Both noted how well equipped the seminary is. For example the students have individual computers while in Colombo they would have to go to a computer room.

Spiritually, the atmosphere is very much the same as they experienced in Sri Lanka. They noted the good spiritual direction and attention to the liturgy, something their archbishop, Cardinal Malcolm Ranjith, would appreciate because he is a former secretary of the Congregation for Divine Worship and Discipline of the Sacraments at the Vatican.

Sheron and Shalindra probably won’t be able to return home for a visit before their diaconate and possibly ordination, but in the meantime, thanks to modern technology they can Skype their families at home and they will probably be in contact with other Sri Lankans in the area and surrounding states.

Everything is different and new for them, especially foods and the climate. Philadelphia has four seasons — summer, winter, spring and fall. Sri Lanka has virtually unvarying summer, so the two have never seen snow nor experienced cold.

Curiously while Sri Lanka is always warm, it rarely gets past the high 80s because it is on an island and the surrounding water is always just about 80 degrees. Their seasons are the rainy season and the dry season.

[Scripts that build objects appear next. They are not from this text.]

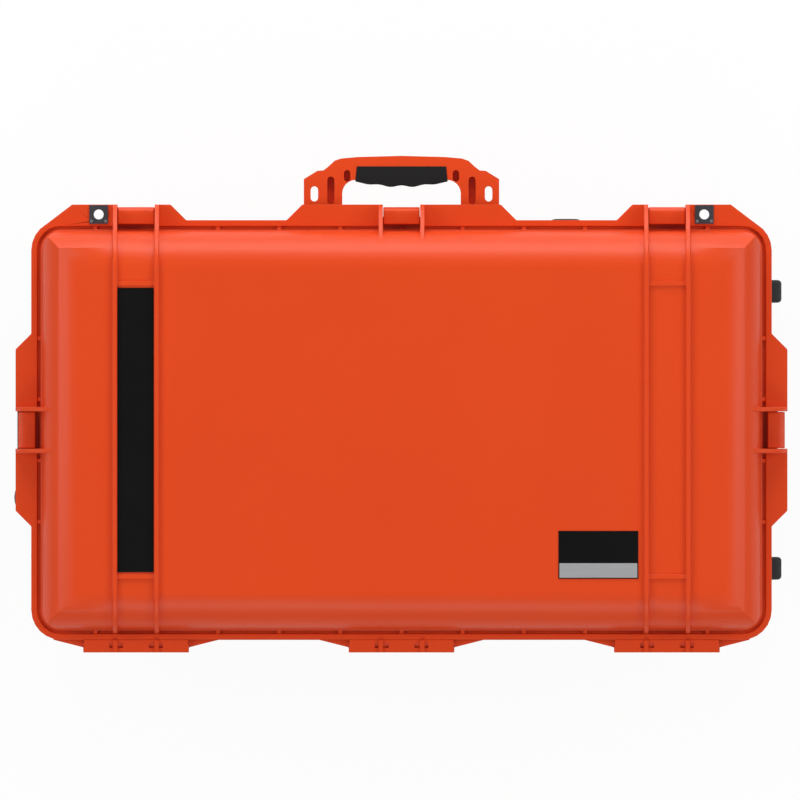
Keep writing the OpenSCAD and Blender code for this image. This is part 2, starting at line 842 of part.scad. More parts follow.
module latch_front_pull_side() { latch_at(0) latch(); }
module latch_front_centre() { latch_at(1) latch(); }
module latch_front_wheel_side() { latch_at(2) latch(); }
module latch_wheel_end() { latch_at(3) latch(); }
module latch_pull_end() { latch_at(4) latch(); }

module button_front_pull_side() { latch_at(0) latch_button(); }
module button_front_centre() { latch_at(1) latch_button(); }
module button_front_wheel_side() { latch_at(2) latch_button(); }
module button_wheel_end() { latch_at(3) latch_button(); }
module button_pull_end() { latch_at(4) latch_button(); }

module spring_front_pull_side() { latch_at(0) latch_spring(); }
module spring_front_centre() { latch_at(1) latch_spring(); }
module spring_front_wheel_side() { latch_at(2) latch_spring(); }
module spring_wheel_end() { latch_at(3) latch_spring(); }
module spring_pull_end() { latch_at(4) latch_spring(); }

// ---------- carrying handles ----------

// Local frame of a handle: origin on its pin, y outwards when it stands straight out
module handle_place(side, turn) {
    at_wall(side, 0) translate([0, handle_pin_out, -handle_pin_drop]) rotate([turn, 0, 0]) children();
}

module handle_frame(half) {
    reach = handle_reach - handle_pin_out;
    opening = half - handle_leg_w;
    bar_in = reach - 26;
    color("orangered") difference() {
        union() {
            translate([0, 0, -handle_t / 2]) linear_extrude(handle_t) difference() {
                polygon([
                    [-half, 0], [-half, reach - 21.5], [18 - half, reach - 14], [32 - half, reach - 3],
                    [50 - half, reach], [half - 50, reach], [half - 32, reach - 3],
                    [half - 18, reach - 14], [half, reach - 21.5], [half, 0]
                ]);
                polygon(concat(
                    [[-opening, -1]], arc(14 - opening, bar_in - 14, 14, 180, 90, 4),
                    arc(opening - 14, bar_in - 14, 14, 90, 0, 4), [[opening, -1]]
                ));
            }
            for (s = [-1, 1]) translate([s * (half - handle_leg_w / 2), 0, 0])
                x_bar(0, 0, handle_t / 2, handle_leg_w);
        }
        for (s = [-1, 1]) {
            translate([s * (half - handle_leg_w / 2), 0, 0])
                x_bar(0, 0, handle_pin_r + fit, handle_leg_w + 2);
            // slots and grooves in the legs
            translate([s * (half - 11.3), reach - 41.5, 0]) linear_extrude(far, center = true)
                polygon(rounded(8, 16.5, 3.9));
            translate([s * (half - 29), reach - 48, handle_t / 2]) cube([7.7, 48, 6], center = true);
            translate([s * (half - 29), reach - 48, -handle_t / 2]) cube([7.7, 48, 6], center = true);
        }
        // the waist that the grip wraps
        for (s = [-1, 1]) translate([-grip_half(half), bar_in - 1, s > 0 ? 6 : -handle_t])
            cube([2 * grip_half(half), 16, handle_t - 6]);
    }
}

function grip_half(half) = half - handle_leg_w - 14;

module handle_grip(half) {
    reach = handle_reach - handle_pin_out;
    bar_in = reach - 26;
    color("black") difference() {
        translate([0.05 - grip_half(half), bar_in - 6, -handle_t / 2 - 1])
            cube([2 * grip_half(half) - 0.1, 21 - 0.05, handle_t + 2]);
        translate([-grip_half(half) - 1, bar_in - 0.02, -6]) cube([2 * grip_half(half) + 2, 30, 12]);
        for (i = [-1.5:1.5]) translate([i * grip_half(half) / 2, bar_in - 9, 0])
            cylinder(r = 6.5, h = far, center = true, $fn = 32);
    }
}

module front_handle_frame() { handle_place(FRONT, 0) handle_frame(front_handle_half); }
module front_handle_grip() { handle_place(FRONT, 0) handle_grip(front_handle_half); }
module end_handle_frame() { handle_place(PULL_END, -90) handle_frame(end_handle_half); }
module end_handle_grip() { handle_place(PULL_END, -90) handle_grip(end_handle_half); }

// ---------- pull handle ----------

module pull_handle_middle_tubes() {
    color("silver") tube_places(6, sleeve_l + 3) ring(middle_r, middle_r - tube_wall);
}

module pull_handle_inner_tubes() {
    color("silver") translate([0, 0, 0]) tube_places(12, grip_in + 6 - channel_end - 12)
        ring(inner_r, inner_r - tube_wall);
}

module pull_handle_grip() {
    half = tube_half + 12;
    color("black") difference() {
        union() {
            translate([grip_in, 0, tube_z]) rotate([0, 90, 0]) linear_extrude(grip_t)
                polygon(rounded(2 * sleeve_r + 2, 2 * half, 8));
            for (s = [-1, 1]) translate([grip_in - 10, s * tube_half, tube_z]) rotate([0, 90, 0])
                cylinder(r = inner_r + 2, h = 11);
        }
        tube_places(0, grip_in + 6 - channel_end) circle(r = inner_r);
    }
}

module release_button() {
    color("black") release_place() rotate_extrude() polygon(concat(
        [[0, 6.8], [release_r, 6.8], [release_r, boss_out + 3]],
        [for (a = [10:10:80]) [release_r * cos(a), boss_out + 3 + (release_out - boss_out - 3) * sin(a)]],
        [[0, release_out]]
    ));
}

// ---------- wheels ----------

module wheel_at(s) {
    translate([axle_x, s * wheel_y, axle_z]) rotate([90, 0, 0]) children();
}

module tyre(s) {
    edge = 4;
    color("black") wheel_at(s) rotate_extrude($fn = 96) polygon(concat(
        [[hub_r, -tyre_w / 2 + 2], [hub_r + 3, -tyre_w / 2]],
        arc(wheel_r - edge, edge - tyre_w / 2, edge, 270, 360, 4),
        arc(wheel_r - edge, tyre_w / 2 - edge, edge, 0, 90, 4),
        [[hub_r + 3, tyre_w / 2], [hub_r, tyre_w / 2 - 2]]
    ));
}

module hub(s) {
    half = tyre_w / 2 - 1.5;
    color("dimgray") wheel_at(s) difference() {
        rotate_extrude($fn = 96) polygon([
            [bearing_r, -half], [bearing_r + 3, -half], [bearing_r + 3, -3], [hub_r - 3, -3],
            [hub_r - 3, -half], [hub_r, -half], [hub_r, half], [hub_r - 3, half],
            [hub_r - 3, 3], [bearing_r + 3, 3], [bearing_r + 3, half], [bearing_r, half],
            [bearing_r, half - bearing_w], [bearing_r - 2, half - bearing_w],
            [bearing_r - 2, bearing_w - half], [bearing_r, bearing_w - half]
        ]);
        for (i = [0:5]) rotate(60 * i) translate([(bearing_r + hub_r) / 2, 0, 0])
            cylinder(r = 3, h = far, center = true, $fn = 32);
    }
}

module bearings(s) {
    half = tyre_w / 2 - 1.5;
    color("silver") wheel_at(s) for (z = [-half, half - bearing_w]) translate([0, 0, z])
        linear_extrude(bearing_w) ring(bearing_r, axle_r + fit);
}

module front_wheel_tyre() { tyre(-1); }
module front_wheel_hub() { hub(-1); }
module front_wheel_bearings() { bearings(-1); }
module back_wheel_tyre() { tyre(1); }
module back_wheel_hub() { hub(1); }
module back_wheel_bearings() { bearings(1); }

base_shell();
base_padlock_plates();
base_plate_rivets();
hinge_pins();
latch_pins();
handle_pins();
wheel_housings();
wheel_axles();
pull_handle_sleeves();
pull_handle_cover();
cover_screws();
pull_handle_bezel();
bezel_screws();
valve_cap();
valve_seal();
valve_nut();
release_spring();
lid_shell();
lid_gasket();
lid_padlock_plates();
lid_plate_rivets();
name_strip();
badge_plate();
latch_front_wheel_side();
latch_front_centre();
latch_front_pull_side();
latch_wheel_end();
latch_pull_end();
button_front_wheel_side();
button_front_centre();
button_front_pull_side();
button_wheel_end();
button_pull_end();
spring_front_wheel_side();
spring_front_centre();
spring_front_pull_side();
spring_wheel_end();
spring_pull_end();
front_handle_frame();
front_handle_grip();
end_handle_frame();
end_handle_grip();
pull_handle_middle_tubes();
pull_handle_inner_tubes();
pull_handle_grip();
release_button();
front_wheel_tyre();
front_wheel_hub();
front_wheel_bearings();
back_wheel_tyre();
back_wheel_hub();
back_wheel_bearings();
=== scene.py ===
# %% [markdown]
# # A hard equipment case on wheels
# The case lies on its base with the lid shut. Its frame, the exact shells, pins, tubes
# and wheels, is loaded first and stays where it is. Over it come the moulded skins with
# their softened edges, the rubber and the finishes, so that it looks as it would in the hand.

# %% Load the frame
import json
import math

import bmesh
import bpy
from mathutils import Matrix, Vector


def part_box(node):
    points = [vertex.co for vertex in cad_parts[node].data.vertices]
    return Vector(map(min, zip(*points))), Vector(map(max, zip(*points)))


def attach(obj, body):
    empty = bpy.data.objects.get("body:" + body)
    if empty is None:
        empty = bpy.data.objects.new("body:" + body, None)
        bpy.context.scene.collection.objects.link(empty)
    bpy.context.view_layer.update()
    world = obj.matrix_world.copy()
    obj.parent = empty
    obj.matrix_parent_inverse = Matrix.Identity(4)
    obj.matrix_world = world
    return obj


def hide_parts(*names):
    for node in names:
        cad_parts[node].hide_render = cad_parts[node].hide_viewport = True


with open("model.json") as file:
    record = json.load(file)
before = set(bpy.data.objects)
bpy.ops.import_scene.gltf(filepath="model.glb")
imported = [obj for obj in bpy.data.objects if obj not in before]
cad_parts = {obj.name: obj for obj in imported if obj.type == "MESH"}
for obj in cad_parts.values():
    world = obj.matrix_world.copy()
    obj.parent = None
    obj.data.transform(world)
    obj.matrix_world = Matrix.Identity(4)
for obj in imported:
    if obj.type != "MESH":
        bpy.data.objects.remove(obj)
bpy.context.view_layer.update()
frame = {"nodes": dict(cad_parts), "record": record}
MM = 0.001
body_of = {n: b for b, members in frame["record"]["behaviour"]["bodies"].items() for n in members}

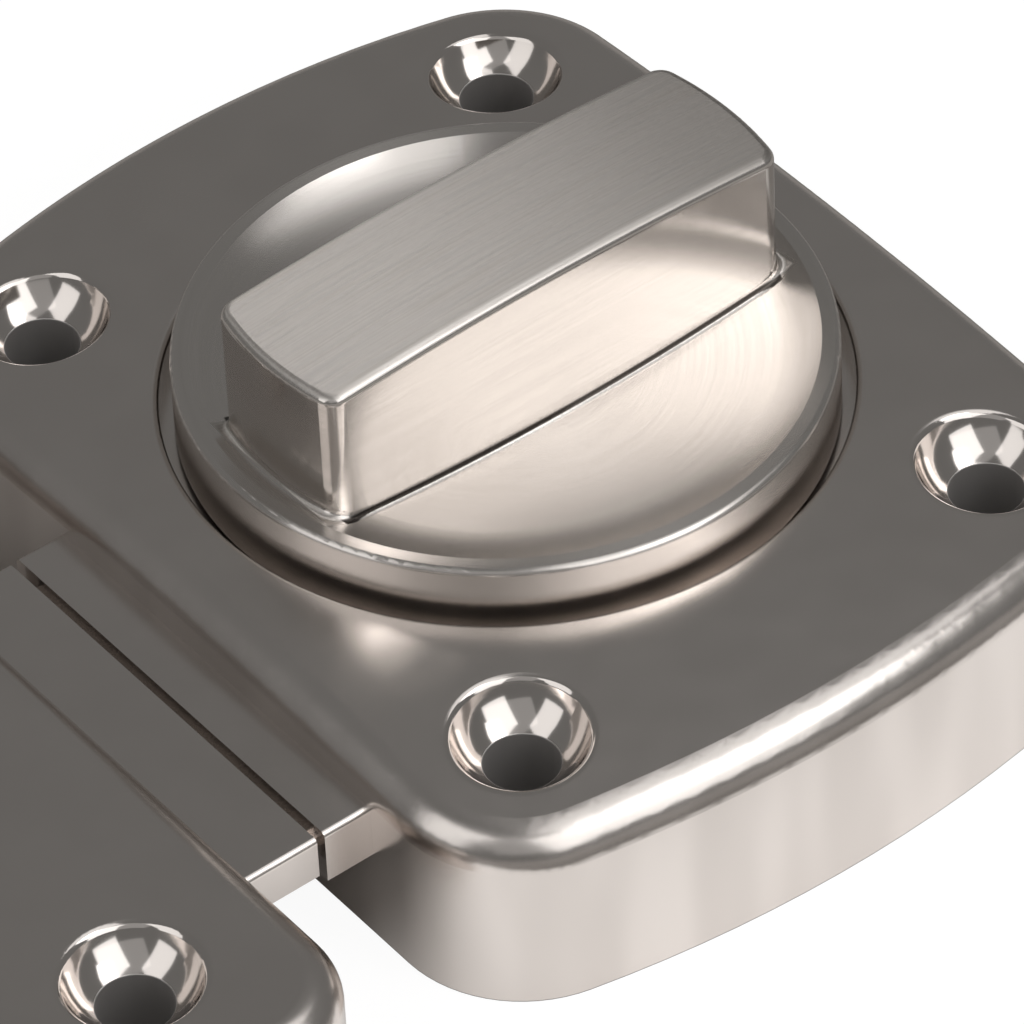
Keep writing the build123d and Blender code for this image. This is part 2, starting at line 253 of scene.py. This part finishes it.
def card_material(box):
    material, add, point = start_material("matt_white_card")
    rays = add("LightPath").outputs
    card = add("BsdfDiffuse", {"Color": linear(FLOOR_COLOUR)})
    shaded = add("MixShader", [1 - SHADOW_SHARE, card])
    white = add("Emission", {"Color": WHITE, "Strength": CAMERA_WHITE})
    for_camera = add("AddShader", [shaded, white])
    plain = add("MixShader", [rays["Is Camera Ray"], card, for_camera])
    mirrored = mirrored_floor(add, point, rays["Ray Length"], box)
    from_above = add("MixShader", [rays["Is Glossy Ray"], plain, mirrored])
    from_below = add("NewGeometry").outputs["Backfacing"]
    one_sided = add("MixShader", [from_below, from_above, add("BsdfTransparent")])
    add("OutputMaterial", {"Surface": one_sided})
    return material


def lay_floor(box):
    bpy.ops.mesh.primitive_plane_add(size=FLOOR_SIZE, location=(0, 0, box[0][2] - FLOOR_CLEARANCE))
    floor = bpy.context.object
    floor.name = "floor"
    floor.data.transform(floor.matrix_world)
    floor.matrix_world.identity()
    floor.data.materials.append(card_material(box))


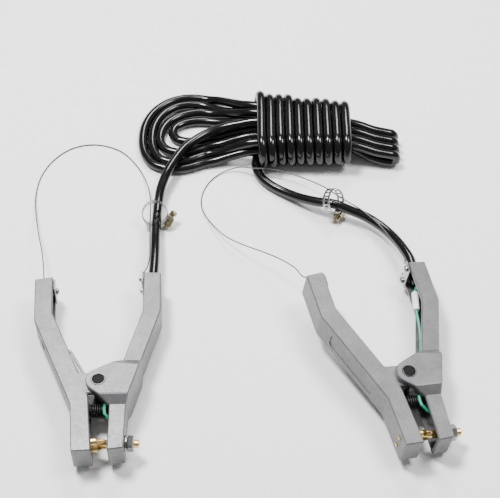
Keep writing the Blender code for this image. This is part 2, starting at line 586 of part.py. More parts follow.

Their very first contact with Americans may have been less than cordial through immigration agents, given the tensions of the times, and they were two deeply tanned young men traveling to America from a country that has experienced some political unrest. That has not been the experience at St. Charles.

“We are feeling very comfortable with warm and welcoming people around us, asking us if there is anything we need,” Sheron said. “It’s not like the American we saw in the visa department and Homeland Security.”

Among those reaching out to them is Msgr. Michael Magee, who chairs the Systematic Theology Department at the seminary and who worked with Cardinal Ranjith at the Congregation for Divine Worship when he was in Rome.

“I look on this as beneficial to the other seminarians,” Msgr. Magee said. “We often have seminarians from other countries who are here to become Americans and assimilate into our culture. Everyone knows Sheron and Shalindra are going back to Sri Lanka.”

The other seminarians will have “a chance to experience a cultural background very different from their own and see the goodness in that culture,” he said.